Repeat exactly the lines from the one containing "own_mesh(spring)" through the one containing "CONTACT_HALF_LENGTH = 0.019", both lines included, please, without any other lines.

- - - - -

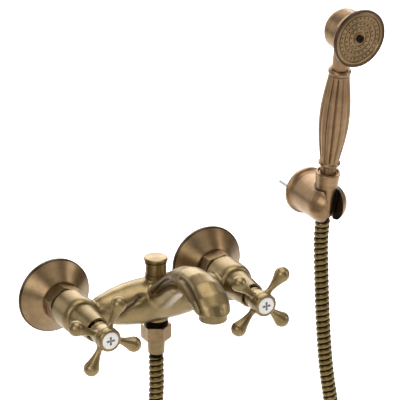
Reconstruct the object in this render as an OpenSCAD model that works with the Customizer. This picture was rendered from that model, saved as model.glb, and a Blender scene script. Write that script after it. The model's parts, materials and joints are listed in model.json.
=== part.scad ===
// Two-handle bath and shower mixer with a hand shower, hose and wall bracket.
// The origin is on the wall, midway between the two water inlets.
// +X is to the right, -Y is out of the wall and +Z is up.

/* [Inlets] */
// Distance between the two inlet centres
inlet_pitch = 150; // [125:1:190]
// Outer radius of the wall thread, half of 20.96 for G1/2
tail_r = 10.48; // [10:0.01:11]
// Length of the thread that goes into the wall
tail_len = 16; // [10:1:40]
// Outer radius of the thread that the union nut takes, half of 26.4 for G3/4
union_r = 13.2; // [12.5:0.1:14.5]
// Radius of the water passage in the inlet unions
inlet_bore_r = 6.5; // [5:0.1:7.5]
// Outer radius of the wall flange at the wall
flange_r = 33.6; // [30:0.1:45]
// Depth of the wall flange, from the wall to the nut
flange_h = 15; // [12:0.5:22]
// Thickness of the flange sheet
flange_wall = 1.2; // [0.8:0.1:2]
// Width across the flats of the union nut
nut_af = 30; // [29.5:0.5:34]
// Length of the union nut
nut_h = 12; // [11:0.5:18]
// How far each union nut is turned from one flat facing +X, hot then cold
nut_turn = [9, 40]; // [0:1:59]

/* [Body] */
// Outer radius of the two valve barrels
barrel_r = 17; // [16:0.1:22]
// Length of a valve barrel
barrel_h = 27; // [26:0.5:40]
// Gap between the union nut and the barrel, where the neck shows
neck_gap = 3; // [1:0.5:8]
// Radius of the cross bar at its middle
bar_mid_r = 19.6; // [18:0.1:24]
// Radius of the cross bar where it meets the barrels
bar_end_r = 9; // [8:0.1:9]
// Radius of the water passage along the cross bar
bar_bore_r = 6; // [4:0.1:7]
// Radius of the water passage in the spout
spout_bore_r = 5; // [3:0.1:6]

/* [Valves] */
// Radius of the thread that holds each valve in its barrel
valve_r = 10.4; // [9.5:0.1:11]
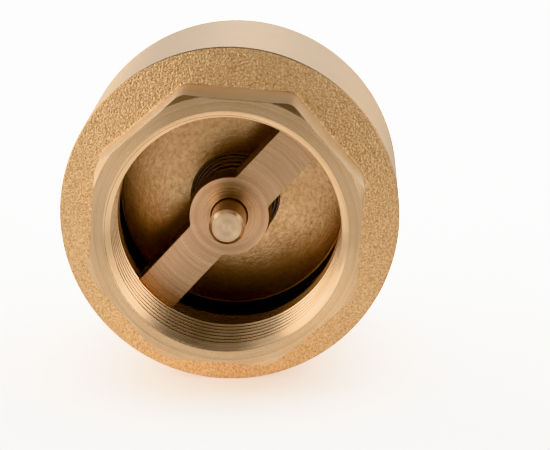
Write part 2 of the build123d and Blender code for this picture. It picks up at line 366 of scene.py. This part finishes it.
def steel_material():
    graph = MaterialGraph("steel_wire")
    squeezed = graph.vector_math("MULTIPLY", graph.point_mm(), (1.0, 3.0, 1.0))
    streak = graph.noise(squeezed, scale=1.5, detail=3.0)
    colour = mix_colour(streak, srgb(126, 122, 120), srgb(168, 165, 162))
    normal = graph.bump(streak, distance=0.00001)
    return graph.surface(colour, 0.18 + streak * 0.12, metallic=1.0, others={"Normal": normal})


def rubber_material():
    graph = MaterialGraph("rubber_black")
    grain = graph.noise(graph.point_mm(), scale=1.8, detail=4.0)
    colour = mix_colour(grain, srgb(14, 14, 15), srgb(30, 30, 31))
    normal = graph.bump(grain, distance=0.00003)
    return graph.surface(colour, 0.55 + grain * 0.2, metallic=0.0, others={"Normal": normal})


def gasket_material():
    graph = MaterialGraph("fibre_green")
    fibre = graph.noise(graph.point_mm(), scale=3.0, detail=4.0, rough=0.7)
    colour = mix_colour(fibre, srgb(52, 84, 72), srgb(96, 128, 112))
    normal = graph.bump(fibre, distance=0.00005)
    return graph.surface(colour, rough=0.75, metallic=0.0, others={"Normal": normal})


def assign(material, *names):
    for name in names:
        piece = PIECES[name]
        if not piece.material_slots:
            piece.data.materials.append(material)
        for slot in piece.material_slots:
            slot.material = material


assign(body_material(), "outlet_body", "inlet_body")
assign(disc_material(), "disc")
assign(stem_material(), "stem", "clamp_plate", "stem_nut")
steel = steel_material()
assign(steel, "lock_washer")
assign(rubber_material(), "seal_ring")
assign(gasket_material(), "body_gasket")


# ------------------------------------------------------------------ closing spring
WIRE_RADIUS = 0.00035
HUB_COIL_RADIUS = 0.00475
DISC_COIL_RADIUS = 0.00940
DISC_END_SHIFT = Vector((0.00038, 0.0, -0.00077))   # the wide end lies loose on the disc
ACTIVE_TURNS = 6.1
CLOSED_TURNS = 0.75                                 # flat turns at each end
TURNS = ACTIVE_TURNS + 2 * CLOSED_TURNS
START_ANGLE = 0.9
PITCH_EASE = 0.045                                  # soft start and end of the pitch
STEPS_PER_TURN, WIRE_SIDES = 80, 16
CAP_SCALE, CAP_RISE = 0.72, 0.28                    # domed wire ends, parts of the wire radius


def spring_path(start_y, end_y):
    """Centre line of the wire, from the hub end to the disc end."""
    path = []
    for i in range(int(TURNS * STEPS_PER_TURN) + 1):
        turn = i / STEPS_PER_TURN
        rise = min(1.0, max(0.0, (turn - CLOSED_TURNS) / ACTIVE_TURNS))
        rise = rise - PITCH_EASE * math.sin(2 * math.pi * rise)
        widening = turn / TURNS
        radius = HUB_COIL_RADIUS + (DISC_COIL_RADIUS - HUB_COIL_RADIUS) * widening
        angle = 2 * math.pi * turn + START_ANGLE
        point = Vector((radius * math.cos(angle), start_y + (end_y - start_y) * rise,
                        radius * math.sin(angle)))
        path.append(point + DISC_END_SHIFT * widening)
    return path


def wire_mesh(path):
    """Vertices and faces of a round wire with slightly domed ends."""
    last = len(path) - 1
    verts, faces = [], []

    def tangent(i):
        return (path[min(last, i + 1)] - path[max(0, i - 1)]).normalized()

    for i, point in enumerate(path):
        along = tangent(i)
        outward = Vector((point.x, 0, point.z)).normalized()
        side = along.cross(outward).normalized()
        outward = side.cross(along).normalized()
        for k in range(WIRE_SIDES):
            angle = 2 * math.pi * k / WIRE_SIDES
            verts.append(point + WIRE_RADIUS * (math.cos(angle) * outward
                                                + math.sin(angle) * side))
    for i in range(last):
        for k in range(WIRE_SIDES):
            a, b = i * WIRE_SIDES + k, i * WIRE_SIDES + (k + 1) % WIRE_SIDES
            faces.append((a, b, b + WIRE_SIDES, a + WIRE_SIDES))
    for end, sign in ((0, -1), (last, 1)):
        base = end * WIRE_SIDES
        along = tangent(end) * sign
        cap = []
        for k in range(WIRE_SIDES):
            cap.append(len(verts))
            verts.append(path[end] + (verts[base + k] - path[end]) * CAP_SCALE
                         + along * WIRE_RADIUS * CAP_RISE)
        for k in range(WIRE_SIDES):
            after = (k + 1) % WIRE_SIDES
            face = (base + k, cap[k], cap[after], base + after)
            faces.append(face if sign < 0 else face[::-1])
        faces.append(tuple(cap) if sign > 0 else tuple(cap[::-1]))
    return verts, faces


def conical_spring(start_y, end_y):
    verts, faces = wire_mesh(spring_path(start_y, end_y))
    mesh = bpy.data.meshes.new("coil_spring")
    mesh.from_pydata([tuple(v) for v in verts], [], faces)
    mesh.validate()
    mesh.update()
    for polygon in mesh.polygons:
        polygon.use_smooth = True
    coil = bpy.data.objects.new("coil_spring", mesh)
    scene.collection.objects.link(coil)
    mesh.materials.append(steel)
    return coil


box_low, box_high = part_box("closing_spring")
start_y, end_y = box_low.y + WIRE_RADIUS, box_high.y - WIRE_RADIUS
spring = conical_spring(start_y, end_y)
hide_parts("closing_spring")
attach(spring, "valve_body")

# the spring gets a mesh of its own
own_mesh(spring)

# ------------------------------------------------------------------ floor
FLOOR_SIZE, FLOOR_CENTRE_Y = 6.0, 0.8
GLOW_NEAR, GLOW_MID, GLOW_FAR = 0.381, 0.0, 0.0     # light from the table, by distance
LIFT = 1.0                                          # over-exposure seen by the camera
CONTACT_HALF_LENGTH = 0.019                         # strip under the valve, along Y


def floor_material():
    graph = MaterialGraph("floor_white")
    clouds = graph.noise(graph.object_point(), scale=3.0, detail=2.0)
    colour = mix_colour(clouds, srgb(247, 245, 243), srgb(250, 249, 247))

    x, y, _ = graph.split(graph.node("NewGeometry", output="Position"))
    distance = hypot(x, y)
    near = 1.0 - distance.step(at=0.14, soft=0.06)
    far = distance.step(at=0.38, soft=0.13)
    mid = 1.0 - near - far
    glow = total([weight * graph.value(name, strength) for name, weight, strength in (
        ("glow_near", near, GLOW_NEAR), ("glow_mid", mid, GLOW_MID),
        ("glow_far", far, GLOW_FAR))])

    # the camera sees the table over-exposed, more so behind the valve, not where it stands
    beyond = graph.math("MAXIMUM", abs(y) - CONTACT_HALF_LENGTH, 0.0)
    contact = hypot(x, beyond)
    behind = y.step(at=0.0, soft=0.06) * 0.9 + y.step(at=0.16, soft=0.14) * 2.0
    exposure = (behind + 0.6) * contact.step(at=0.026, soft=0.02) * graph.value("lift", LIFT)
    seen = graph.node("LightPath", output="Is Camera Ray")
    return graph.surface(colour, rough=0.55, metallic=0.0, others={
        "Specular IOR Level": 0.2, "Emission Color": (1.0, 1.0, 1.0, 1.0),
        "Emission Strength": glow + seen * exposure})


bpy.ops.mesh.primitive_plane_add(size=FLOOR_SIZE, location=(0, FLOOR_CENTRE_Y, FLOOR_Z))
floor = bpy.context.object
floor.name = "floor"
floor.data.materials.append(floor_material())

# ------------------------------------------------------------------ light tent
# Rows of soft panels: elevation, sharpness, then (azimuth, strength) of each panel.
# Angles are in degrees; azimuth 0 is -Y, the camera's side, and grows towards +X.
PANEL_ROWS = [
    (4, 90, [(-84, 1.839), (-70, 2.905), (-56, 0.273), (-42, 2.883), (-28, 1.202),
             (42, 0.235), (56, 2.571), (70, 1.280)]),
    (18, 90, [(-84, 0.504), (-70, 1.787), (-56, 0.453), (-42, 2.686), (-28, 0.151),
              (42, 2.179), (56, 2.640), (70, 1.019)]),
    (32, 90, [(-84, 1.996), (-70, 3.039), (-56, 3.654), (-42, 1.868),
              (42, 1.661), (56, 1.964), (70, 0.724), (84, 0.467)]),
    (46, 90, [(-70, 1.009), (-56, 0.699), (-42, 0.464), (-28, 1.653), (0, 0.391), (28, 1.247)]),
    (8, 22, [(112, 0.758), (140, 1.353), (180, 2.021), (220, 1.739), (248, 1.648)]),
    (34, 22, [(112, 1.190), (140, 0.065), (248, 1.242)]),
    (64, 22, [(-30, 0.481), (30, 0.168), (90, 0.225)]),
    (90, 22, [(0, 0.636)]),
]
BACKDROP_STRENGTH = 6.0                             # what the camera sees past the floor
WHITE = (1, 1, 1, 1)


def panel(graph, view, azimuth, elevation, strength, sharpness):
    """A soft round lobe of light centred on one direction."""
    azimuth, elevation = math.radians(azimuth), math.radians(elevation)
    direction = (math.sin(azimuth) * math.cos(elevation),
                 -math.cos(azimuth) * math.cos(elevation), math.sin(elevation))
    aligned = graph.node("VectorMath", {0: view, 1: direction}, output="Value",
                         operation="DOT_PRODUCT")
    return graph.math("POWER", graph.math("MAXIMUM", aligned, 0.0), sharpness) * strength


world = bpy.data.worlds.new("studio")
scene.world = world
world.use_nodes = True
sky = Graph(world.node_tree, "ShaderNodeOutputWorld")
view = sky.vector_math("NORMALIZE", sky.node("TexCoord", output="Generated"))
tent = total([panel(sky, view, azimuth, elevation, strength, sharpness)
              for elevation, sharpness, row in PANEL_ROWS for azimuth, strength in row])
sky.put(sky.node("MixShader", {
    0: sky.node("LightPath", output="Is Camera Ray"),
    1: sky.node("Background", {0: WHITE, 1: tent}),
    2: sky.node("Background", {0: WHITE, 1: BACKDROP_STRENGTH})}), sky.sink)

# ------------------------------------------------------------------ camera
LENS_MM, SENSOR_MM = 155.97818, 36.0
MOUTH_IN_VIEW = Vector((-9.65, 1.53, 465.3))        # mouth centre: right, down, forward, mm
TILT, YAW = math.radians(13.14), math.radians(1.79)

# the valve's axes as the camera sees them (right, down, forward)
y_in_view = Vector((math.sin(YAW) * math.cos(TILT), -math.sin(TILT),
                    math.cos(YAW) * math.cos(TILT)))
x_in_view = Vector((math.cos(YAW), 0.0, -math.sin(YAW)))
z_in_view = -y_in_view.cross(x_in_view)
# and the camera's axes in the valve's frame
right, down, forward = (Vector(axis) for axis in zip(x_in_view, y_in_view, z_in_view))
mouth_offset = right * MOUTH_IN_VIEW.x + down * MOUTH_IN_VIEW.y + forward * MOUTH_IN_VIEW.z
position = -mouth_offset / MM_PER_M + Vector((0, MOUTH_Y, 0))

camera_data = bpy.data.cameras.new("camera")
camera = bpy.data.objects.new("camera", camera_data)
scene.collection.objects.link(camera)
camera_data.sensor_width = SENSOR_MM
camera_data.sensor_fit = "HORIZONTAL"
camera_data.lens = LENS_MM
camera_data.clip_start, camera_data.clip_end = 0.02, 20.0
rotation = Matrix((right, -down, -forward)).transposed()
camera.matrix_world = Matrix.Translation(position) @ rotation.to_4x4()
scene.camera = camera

- - - - -

• **Final answer**:
own_mesh(spring)

# ------------------------------------------------------------------ floor
FLOOR_SIZE, FLOOR_CENTRE_Y = 6.0, 0.8
GLOW_NEAR, GLOW_MID, GLOW_FAR = 0.381, 0.0, 0.0     # light from the table, by distance
LIFT = 1.0                                          # over-exposure seen by the camera
CONTACT_HALF_LENGTH = 0.019                         # strip under the valve, along Y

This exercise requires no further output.